Some home contents policies include limited cover for goods in transit during a house move, but the cover is often capped, time-limited, and subject to exclusions. Read your policy schedule carefully and check the wording on "removal of contents" or "transit". If the cover does not match the value of your contents, the removals firm's own policy or a separately arranged goods-in-transit policy is the gap-filler.
Q: What happens if I do not declare a high-value item?
If a high-value item is not declared and the worst happens, a claim against the removal policy is likely to be limited to the standard per-item cap, or refused outright on the grounds that the item was not disclosed. Declaration is the mechanism by which the insurer accepts the risk on that specific item at that specific value.

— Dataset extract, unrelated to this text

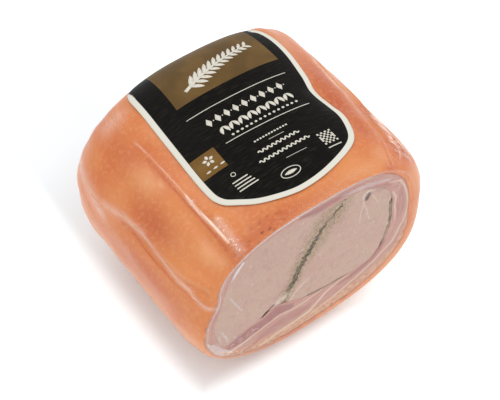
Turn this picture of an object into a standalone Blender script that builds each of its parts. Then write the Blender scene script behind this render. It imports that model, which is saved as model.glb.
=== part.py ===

Q: Can I take out separate removals insurance myself?
Yes. Specialist goods-in-transit insurance is available from independent providers, usually as a single-trip policy for the duration of the move. This can sit alongside your removals firm's policy or replace it, depending on your circumstances. If you go this route, check whether the marketplace policy covers crew handling and equipment, since some policies only cover the goods themselves and not the operational side of the move.
Q: What is not covered by a standard removal policy?
Standard removal policies typically exclude items packed by the customer rather than the crew, pre-existing damage present before loading, mechanical or electrical breakdown not caused by the move, and items not listed on the inventory. Perishables, cash, and documents are also commonly excluded. Read the exclusions list before moving day, not after, and ask the firm to clarify anything that is not clear.